Question : en quoi Fuck Abstraction pourrait-il être un non-respect de l’innocence de l’enfant ? Il s’agit d’une hypothèse d’école puisque tout est fait dans l’exposition pour rendre impossible la présence d’un enfant, seul en tout cas, devant le tableau. En quoi le serait-il plus que les tableaux qui représentent les effets de la guerre, les sans-abris, l’explosion nucléaire ? Et en quoi diffère le spot d’Unicef diffusé à une heure de grande écoute à télévision et qui, pour des motifs d’appel à l’aide, montre des images d’enfants africains affamés, malades, couchés sur des lits d’hôpitaux sommaires, ou obligés de travailler dans des conditions insupportables ?

Le tableau concerne le tabou historique de la sexualité et du sexe, mais le tabou de l’adulte. Ce qui fait réagir les associations, ce n’est pas le risque pour l’enfant, mais ce que représente pour ses membres la représentation d’un acte qu’ils ne veulent pas voir : elles ne demandent pas qu’il soit d’accès protégé – ce qui ne pose un problème à personne – mais son décrochage.

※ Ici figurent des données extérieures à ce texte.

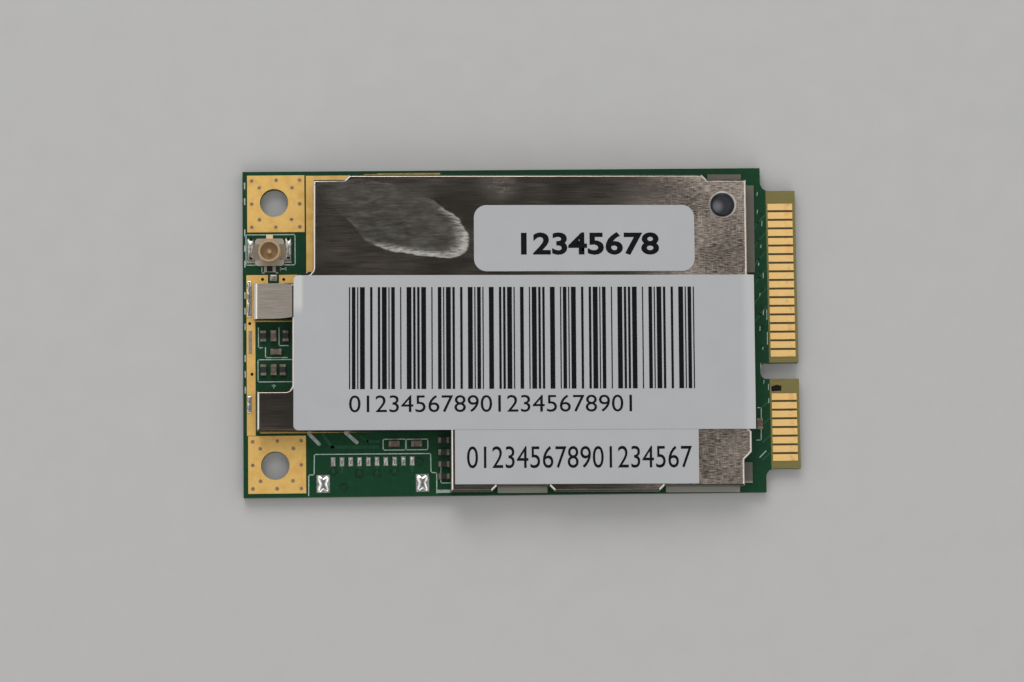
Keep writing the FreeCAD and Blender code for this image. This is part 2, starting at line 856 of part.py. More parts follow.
def make_coax_base():
    body = new_body("coax_base")
    half_x = S.coax_base_width / 2
    half_y = S.coax_base_depth / 2
    block = sketch_in(body, COPPER_TOP)
    draw_outline(block, box_corners(-half_x, half_x, -half_y, half_y))
    add_pad(body, block, S.coax_base_height)
    uprights = upright_edges(body.Shape, box_corners(-half_x, half_x, -half_y, half_y))
    add_chamfer(body, uprights, S.coax_ring_outer - S.coax_ring_inner)
    floor = COPPER_TOP + S.coax_floor
    groove = sketch_in(body, floor)
    draw_circle(groove, (0, 0), S.coax_ring_outer)
    add_pocket(body, groove, S.coax_base_height, along_normal=True)
    boss = sketch_in(body, COPPER_TOP)
    draw_circle(boss, (0, 0), S.coax_ring_inner)
    add_pad(body, boss, S.coax_boss_height)
    legs = sketch_in(body, floor)
    for limits in leg_limits(S.coax_base_width):
        draw_outline(legs, box_corners(*limits))
    add_pocket(body, legs, S.coax_leg_height - S.coax_floor, along_normal=True)
    tail = sketch_in(body, COPPER_TOP)
    half = S.coax_tail_width / 2
    draw_outline(tail, box_corners(-half, half, -S.coax_base_depth, half))
    add_pocket(body, tail, S.coax_floor, along_normal=True)
    pin = sketch_in(body, COPPER_TOP)
    draw_circle(pin, (0, 0), S.coax_pin_radius)
    add_pocket(body, pin, S.coax_boss_height, along_normal=True)
    centred(body, S.coax_place, S.coax_height)


def make_coax_shell():
    body = new_body("coax_shell")
    floor = COPPER_TOP + S.coax_floor
    ring = sketch_in(body, floor)
    draw_circle(ring, (0, 0), S.coax_ring_outer)
    draw_circle(ring, (0, 0), S.coax_ring_inner)
    add_pad(body, ring, S.coax_ring_height - S.coax_floor)
    legs = sketch_in(body, floor)
    for limits in leg_limits(S.coax_leg_reach):
        draw_outline(legs, box_corners(*limits))
    add_pad(body, legs, S.coax_leg_height - S.coax_floor)
    ends = sketch_in(body, COPPER_TOP)
    half = S.coax_leg_width / 2
    for limits in ((-S.coax_leg_reach, -S.coax_base_width / 2, -half, half),
                   (S.coax_base_width / 2, S.coax_leg_reach, -half, half)):
        draw_outline(ends, box_corners(*limits))
    add_pad(body, ends, S.coax_leg_height)
    centred(body, S.coax_place, S.coax_height)


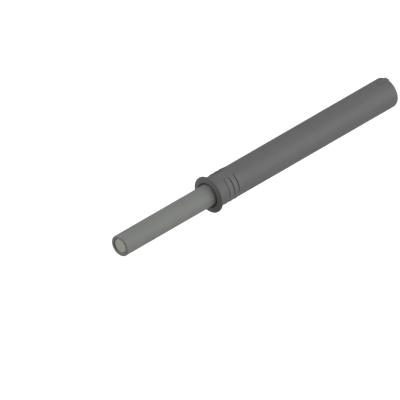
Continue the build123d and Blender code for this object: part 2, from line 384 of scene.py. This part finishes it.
def add_world():
    """Even light from all round, white where it is seen directly or through something clear."""
    world = bpy.data.worlds.new("world")
    bpy.context.scene.world = world
    world.use_nodes = True
    tree = world.node_tree
    tree.nodes.clear()
    rays = add(tree, "ShaderNodeLightPath").outputs
    seen = math_node(tree, "MAXIMUM", rays["Is Camera Ray"], rays["Is Transmission Ray"])
    strength = ranged(tree, seen, 0.0, 1.0, WORLD_STRENGTH, 1.0)
    background = add(tree, "ShaderNodeBackground", None, Color=(1, 1, 1, 1), Strength=strength)
    output = tree.nodes.new("ShaderNodeOutputWorld")
    tree.links.new(background.outputs[0], output.inputs[0])


def add_lamp(name, azimuth, elevation, distance, size, watts):
    """A square soft box that faces the latch."""
    data = bpy.data.lights.new(name, "AREA")
    data.size = size
    data.energy = watts
    lamp = bpy.data.objects.new(name, data)
    back = direction(azimuth, elevation)
    lamp.location = back * distance
    lamp.rotation_mode = "QUATERNION"
    lamp.rotation_quaternion = (-back).to_track_quat("-Z", "Y")
    bpy.context.scene.collection.objects.link(lamp)


add_camera()
add_floor()
add_world()
for lamp in LAMPS:
    add_lamp(*lamp)

# Plastics have a colour, roughness and gloss, and metals a colour, roughness and grain. Worn edges are a
# little lighter and smoother. On the barrel the lighter edge colour is partly wear and partly a painted
# highlight, a light line along its rounded edges that is widest at the latch's two ends
barrel_plastic = plastic("barrel plastic", (0.135, 0.135, 0.135), 0.55, 0.3)
# Lighter barrel edges: partly wear, partly a painted highlight
barrel_worn_highlight_edge = plastic("barrel plastic worn highlight edge", (0.150, 0.150, 0.150), 0.45, 0.35)
pin_plastic = plastic("pin plastic", (0.208, 0.215, 0.200), 0.55, 0.3)
pin_edge = plastic("pin plastic edge", (0.235, 0.242, 0.228), 0.45, 0.35)
ring_plastic = plastic("ring plastic", (0.55, 0.53, 0.48), 0.4, 0.5)
ring_edge = plastic("ring plastic edge", (0.60, 0.58, 0.53), 0.35, 0.5)
nickel = metal("nickel", (0.475, 0.459, 0.414), 0.38, NICKEL_GRAIN)
nickel_edge = metal("nickel edge", (0.52, 0.50, 0.46), 0.30, NICKEL_GRAIN)
steel = metal("steel", (0.52, 0.52, 0.51), 0.3, STEEL_GRAIN)
steel_edge = metal("steel edge", (0.60, 0.60, 0.59), 0.25, STEEL_GRAIN)

for node in ("housing", "end_cap"):
    rounded(node, barrel_plastic, barrel_worn_highlight_edge)
rounded("plunger", pin_plastic, pin_edge)
rounded("magnet", nickel, nickel_edge)
rounded("follower_ring", ring_plastic, ring_edge)
rounded("guide_rod", steel, steel_edge)
for node in ("follower_pin_1", "follower_pin_2", "follower_pin_3"):
    rounded(node, steel, steel_edge, turned=False)
coiled_spring(steel)

bpy.context.scene.view_settings.view_transform = "Standard"
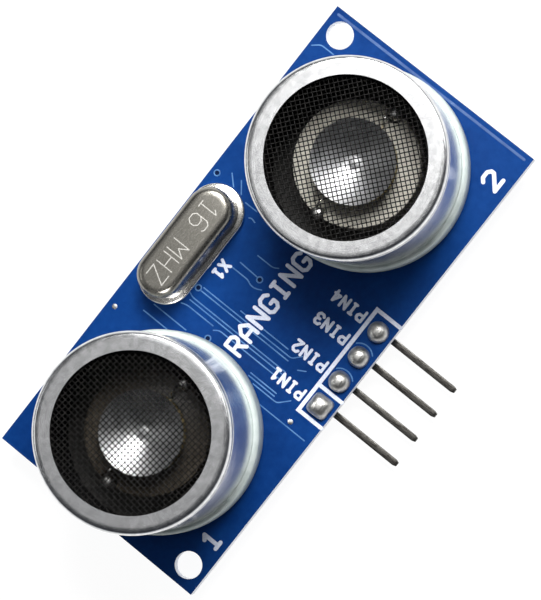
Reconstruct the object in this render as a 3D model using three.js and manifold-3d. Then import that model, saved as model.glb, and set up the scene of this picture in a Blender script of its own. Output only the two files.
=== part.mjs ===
// Ultrasonic distance sensor module: one small circuit board with a transmitting and a
// receiving transducer, a quartz crystal, a four-pin right-angle header and, on its back,
// three chips and their small parts.
//
// Millimetres. +X runs from the transmitter to the receiver, +Y points away from the
// header pins and +Z comes out of the transducers' fronts. The origin is at the bottom
// centre of the bounding box, on the plane that the header strip's underside lies in.

import * as THREE from 'three';
import { mergeVertices } from 'three/addons/utils/BufferGeometryUtils.js';
import Module from 'manifold-3d';

const wasm = await Module();
wasm.setup();

// ---------------------------------------------------------------- driving dimensions

const board = { length: 45, width: 20.4, thickness: 1.2 };
const mountingHole = { diameter: 2.3, fromShortEdge: 1.77, fromLongEdge: 1.66 };

const header = {
  pins: 4,
  pitch: 2.54,
  stripHeight: 2.54,
  stripDepth: 2.54,
  stripRecess: 0.7, // from the board's edge back to the strip's face
  rowFromEdge: 1.23, // from the board's edge to the row of holes
  pinThickness: 0.55,
  pinReach: 6.4, // past the board's edge
  pinTop: 1.1, // above the board's front
  tipLength: 0.3,
  tipWidth: 0.38,
  bendRadius: 0.3, // inside the pin's bend
  stripCorner: 0.3,
  solderRadius: 0.88,
  solderHeight: 0.95,
};

const transducer = {
  spacing: 27.2, // between the two centres
  offsetY: -0.1,
  height: 12,
  flangeRadius: 8.36,
  flangeHeight: 2.2,
  flangeRounding: 0.4,
  wallRadius: 7.9,
  beadFromTop: 1.45, // down to the foot of the small bead under the rim
  beadHeight: 0.35,
  beadProud: 0.1,
  rimHeight: 0.9,
  rimRadius: 8.0,
  rimRounding: 0.45,
  openingRadius: 6.465,
  innerRadius: 7.45,
  lipThickness: 0.35,
  baseRadius: 7.9,
  baseHeight: 1.7,
  baseStepRadius: 7.4,
  baseTop: 2.4,
  holderRadius: 5.15,
  holderTop: 6.2,
  notchRadius: 0.75, // in the holder's edge, round its outer terminal pin
  pinSpacing: 10,
  pinRadius: 0.35,
  pinTop: 6.35,
  pinTail: 1.4, // past the board's back
  solderRadius: 1.0,
  solderHeight: 1.0,
  ringInnerRadius: 2.2,
  ringOuterRadius: 3.2,
  ringHeight: 0.3,
  plateRadius: 3.35,
  plateThickness: 0.2,
  ceramicRadius: 2.9,
  ceramicThickness: 0.25,
  hubRadius: 0.55,
  coneRadius: 3.45,
  coneHeight: 1.35,
  coneThickness: 0.15,
  grilleRadius: 7.35,
  grilleThickness: 0.3,
  wireRadius: 0.11,
  wireRise: 0.55, // of the route's middle control point above the piezo plate
};

const crystal = {
  x: -0.1,
  fromCentreY: 7.6,
  flangeLength: 11.4,
  flangeWidth: 4.75,
  flangeHeight: 0.5,
  canLength: 10.35,
  canWidth: 3.85,
  top: 3.5,
  shoulderRadius: 0.55,
  wall: 0.3,
  leadSpacing: 4.88,
  leadRadius: 0.215,
  leadTop: 1.75,
  leadTail: 1.2, // past the board's back
  solderRadius: 0.85,
  solderHeight: 0.85,
  quartzLength: 7.6,
  quartzWidth: 1.9,
  quartzThickness: 0.2,
};

const chipPackage = {
  bodyWidth: 3.9,
  bodyHeight: 1.45,
  endMargin: 0.1, // from half a pitch past the last leg back to the body's end
  draft: 0.12,
  standoff: 0.12,
  legPitch: 1.27,
  legWidth: 0.4,
  legThickness: 0.2,
  legRoot: 0.15, // inside the body
  legShoulder: 0.8,
  kneeReach: 0.3,
  ankleReach: 0.5,
  legOffset: 0.15, // from the leg's inner outline to its outer one, along the reach
  footReach: 1.05,
};

const chipPart = { length: 1.6, width: 0.8, standoff: 0.06, endLength: 0.3, endProud: 0.03 };
const resistorHeight = 0.45;
const capacitorHeight = 0.8;

const holeClearance = 0.15; // on the radius, round a round lead
const fitGap = 0.05; // between pieces that fit closely
const overshoot = 1; // how far a cutter reaches past what it cuts

// Facets round a full turn.
const facets = { can: 48, drum: 36, disc: 32, cone: 28, bigHole: 32, ring: 20, hole: 16, lead: 12 };

// Places on the board's back, from the board's centre as seen from the front.
const chips = [
  { name: 'driver_chip', legs: 16, x: -13.6, y: 1.2, turned: true },
  { name: 'controller_chip', legs: 14, x: 0.2, y: -0.6, turned: false },
  { name: 'amplifier_chip', legs: 14, x: 13.6, y: 1.2, turned: true },
];
const resistors = [
  { x: -6.9, y: 5.4, turned: true },
  { x: -5.2, y: 5.4, turned: true },
  { x: 5.2, y: 5.4, turned: true },
  { x: 6.9, y: 5.4, turned: true },
  { x: -8.3, y: -6.2, turned: false },
  { x: 8.3, y: -6.2, turned: false },
  { x: 18.9, y: -3.4, turned: true },
];
const capacitors = [
  { x: -18.9, y: -3.4, turned: true },
  { x: -18.9, y: 5.4, turned: true },
  { x: 18.9, y: 5.4, turned: true },
  { x: 11.6, y: -6.2, turned: false },
];
const transistor = { x: -12.4, y: -6.6, length: 2.9, width: 1.3, height: 1.0, legSpread: 0.95 };

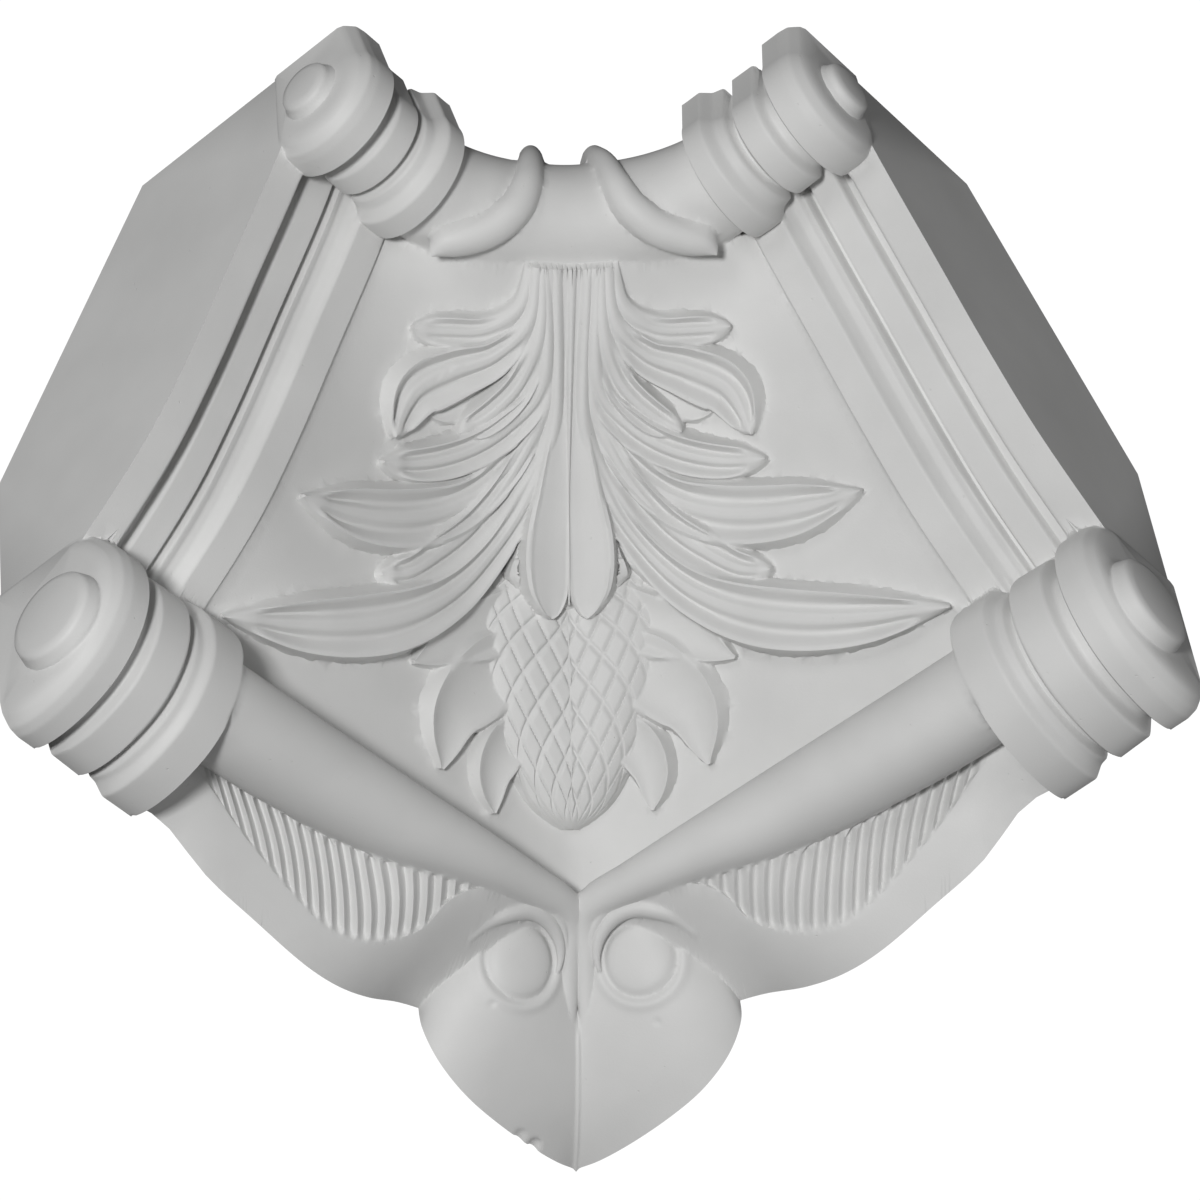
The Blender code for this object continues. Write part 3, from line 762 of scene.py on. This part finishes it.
# %% Lower roll
LOW_T, LOW_Z = 30.6, -207.1
LOW_DISCS = (
    (302, 19), (300.8, 22.6), (297, 25.4), (293, 26.3), (284.4, 26.3), (283.6, 20), (279.4, 20),
    (276.8, 24.4), (262.6, 25), (261.4, 20.2), (259.4, 20.2), (258.2, 23), (255, 23.6), (251.8, 26.3),
    (236.6, 26.3), (235.8, 17),
)
LOW_OUTLINE = (
    (-1.5, -0.8), (-1.2, -1.04), (-0.85, -1.16), (-0.35, -1.14), (0.2, -0.96), (0.6, -0.66), (0.9, -0.2),
    (1.01, 0.3), (0.93, 0.85), (0.6, 1.4), (0.25, 1.75),
)
LOW_SHAFT = (
    (240, 36.5, -204, 19), (200, 38.5, -204, 18.4), (150, 44, -204.5, 16), (112, 51.5, -205, 11.6),
    (84, 56, -204, 8), (66, 57, -203, 6.8), (57, 52.5, -206, 5.8), (50.5, 45.5, -213, 4.8),
    (42.5, 37.5, -222, 3.8), (33, 28, -235, 2.2),
)


def make_low_roll():
    rings = []
    outline = [mix_rows(LOW_OUTLINE, u) for u in evenly(0.0, 1.0, 44)] + [(-1.5, 1.75)]
    for d in disc_stations(LOW_DISCS, 0.7):
        radius = rounded(LOW_DISCS, d, 0.6)
        rings.append([arm(d, LOW_T + x * radius, LOW_Z + y * radius) for x, y in outline])
    rolled("low_discs", rings, carved)
    rings = []
    for tau in evenly(0.0, 1.0, 48):
        d, t, z, radius = mix_rows(LOW_SHAFT, tau)
        d2, t2, z2, _ = mix_rows(LOW_SHAFT, tau + 0.01)
        along = (arm(d2, t2, z2) - arm(d, t, z)).normalized()
        side = along.cross(Vector((0.3, 0.3, 1))).normalized()
        up = side.cross(along)
        angles = [2 * math.pi * j / 36 for j in range(36)]
        rings.append([arm(d, t, z) + (side * math.cos(a) + up * math.sin(a)) * radius for a in angles])
    rolled("low_shaft", rings, carved)


TOP_BOSS = ((290, 12.6), (302.4, 12.2), (303.6, 11.2), (306, 10.4), (307, 9.2), (307.3, 6))
LOW_BOSS = ((290, 19.4), (302.6, 19.2), (305, 18.4), (307.4, 17.6), (308.4, 15.8), (308.6, 13))


def make_bosses():
    """The round bosses on the arm's end, each drawn as length along the arm and radius."""
    for name, t, z, stations in (("top_boss", TOP_T, TOP_Z, TOP_BOSS), ("low_boss", LOW_T, LOW_Z, LOW_BOSS)):
        rings = []
        for d in evenly(stations[0][0], stations[-1][0], 24):
            radius = rounded(stations, d, 0.5)
            angles = [2 * math.pi * i / 48 for i in range(48)]
            rings.append([arm(d, t + radius * math.cos(a), z + radius * math.sin(a)) for a in angles])
        rolled(name, rings, carved)


make_low_roll()
make_bosses()
print("lower discs:", parts["low_discs"], "faces; shaft:", parts["low_shaft"], "faces")

# %% [markdown]
# ## Joining the forms into one casting
#
# The slabs are joined first and cut off square at the end of the arm. Then the carved forms join them, one
# Boolean keeps what lies in front of the two walls and under the ceiling, and the last one keeps the right
# half. A Boolean with a whole collection is far quicker than one modifier for each form.

# %% Join and trim
def prism(name, outline, first, last, group):
    return rolled(name, [[arm(d, t, z) for t, z in outline] for d in (first, last)], group)


def boolean(target, name, operation, operand):
    modifier = target.modifiers.new(name, "BOOLEAN")
    modifier.operation = operation
    modifier.solver = "MANIFOLD"
    if isinstance(operand, bpy.types.Collection):
        modifier.operand_type = "COLLECTION"
        modifier.collection = operand
    else:
        modifier.object = operand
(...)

Et puis, dans quelle mesure un enfant, accompagné, informé, pourrait-il ne pas voir le réel, notamment dans une expression esthétique ? Quand un parent dit à son enfant de ne pas suivre un inconnu,  sans plus de précision que cette du danger, il ouvre la porte à tous les fantasmes. En quoi sont-ils plus adaptés que l’information précise ? Et est-ce que l’enfant « n’apprend» pas souvent dans la cour de l’école une déformation préjudiciable du réel ?

Est-ce qu’un enfant est innocent, dans les deux sens définis plus haut ?

En-deçà de l’analyse théorique, une plongée dans les souvenirs de notre enfance aidera peut-être à faire la différence entre l’innocence que nous prêtons aux enfants et la réalité du savoir qu’ils ont, selon leur propre mode.

Le problème qui en découle, délicat, est celui du rapport entre le savoir et l’imaginaire créateur.